___ SUPPLIED INFORMATION

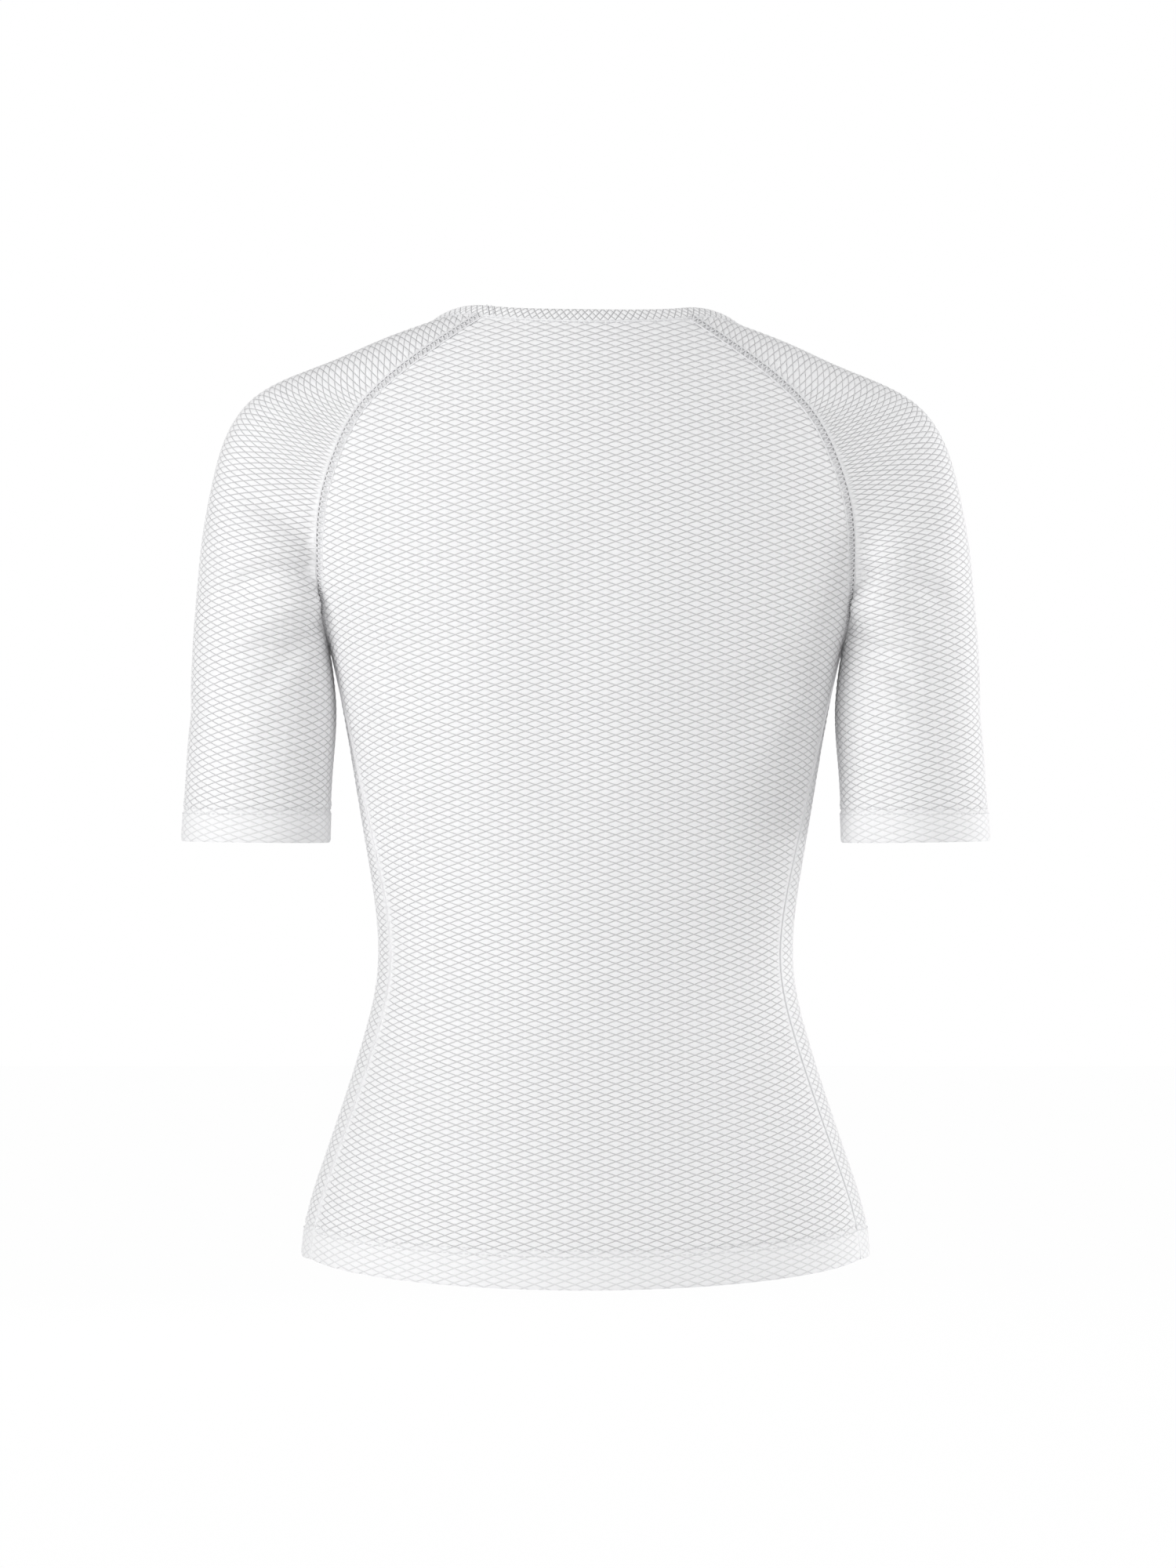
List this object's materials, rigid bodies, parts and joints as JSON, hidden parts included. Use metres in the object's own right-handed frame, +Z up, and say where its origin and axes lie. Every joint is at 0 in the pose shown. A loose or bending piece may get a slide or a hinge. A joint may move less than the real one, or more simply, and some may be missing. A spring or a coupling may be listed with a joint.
{
  "type": "base layer top",
  "caption": "Close-fitting short-sleeved base layer in a white lens-mesh knit, with raglan sleeves and a narrow crew neckband, shown worn with no wearer.",
  "frame": {"origin": "inside the neck opening, at its centre and level with the tops of the shoulders, where the wearer's shoulders and neck carry the garment", "axes": "+Z up the body, +X towards the wearer's left, and the wearer faces -Y"},
  "size_m": [0.4748, 0.2255, 0.5646],
  "materials": {
    "mesh_knit": "soft white polyester knit with a relief of small lens-shaped cells",
    "neck_binding": "the same white knit, folded into a narrow band"
  },
  "bodies": {
    "root": {"back_panel": "mesh_knit", "front_panel": "mesh_knit", "left_sleeve": "mesh_knit", "right_sleeve": "mesh_knit", "neckband": "neck_binding"}
  },
  "joints": []
}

______

Exactly reproduce the material above.

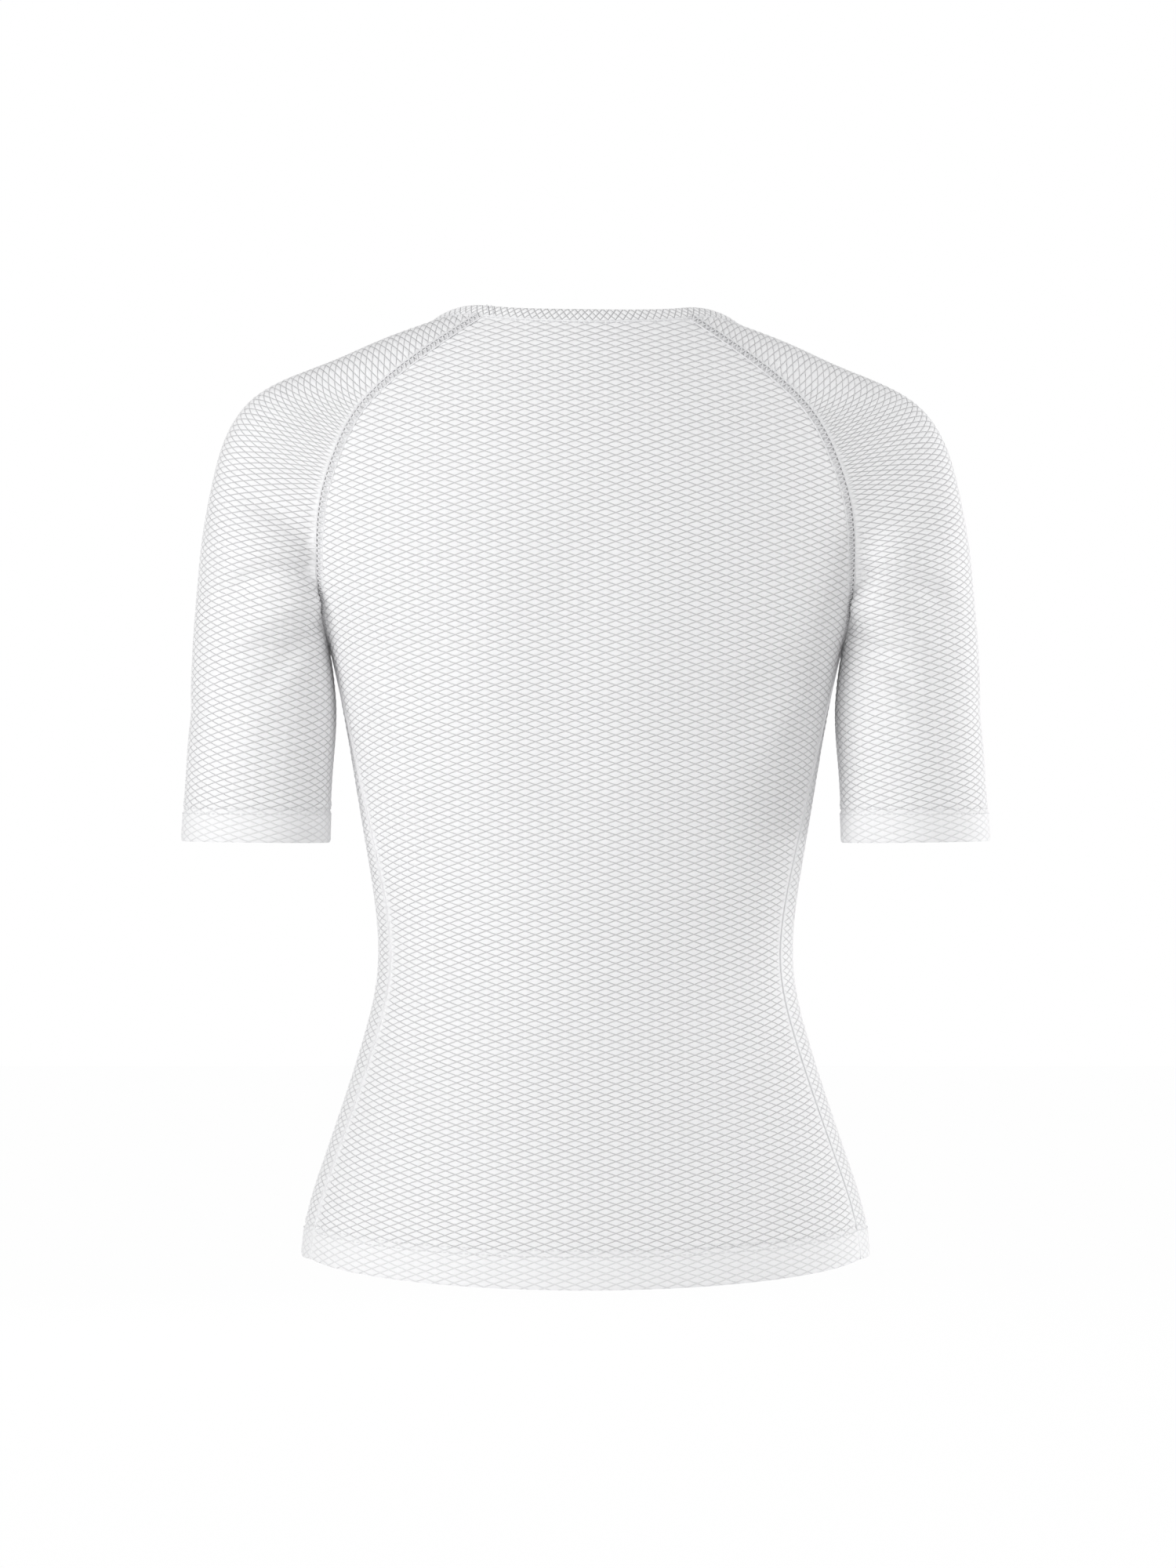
List this object's materials, rigid bodies, parts and joints as JSON, hidden parts included. Use metres in the object's own right-handed frame, +Z up, and say where its origin and axes lie. Every joint is at 0 in the pose shown. A loose or bending piece may get a slide or a hinge. A joint may move less than the real one, or more simply, and some may be missing. A spring or a coupling may be listed with a joint.
{
  "type": "base layer top",
  "caption": "Close-fitting short-sleeved base layer in a white lens-mesh knit, with raglan sleeves and a narrow crew neckband, shown worn with no wearer.",
  "frame": {"origin": "inside the neck opening, at its centre and level with the tops of the shoulders, where the wearer's shoulders and neck carry the garment", "axes": "+Z up the body, +X towards the wearer's left, and the wearer faces -Y"},
  "size_m": [0.4748, 0.2255, 0.5646],
  "materials": {
    "mesh_knit": "soft white polyester knit with a relief of small lens-shaped cells",
    "neck_binding": "the same white knit, folded into a narrow band"
  },
  "bodies": {
    "root": {"back_panel": "mesh_knit", "front_panel": "mesh_knit", "left_sleeve": "mesh_knit", "right_sleeve": "mesh_knit", "neckband": "neck_binding"}
  },
  "joints": []
}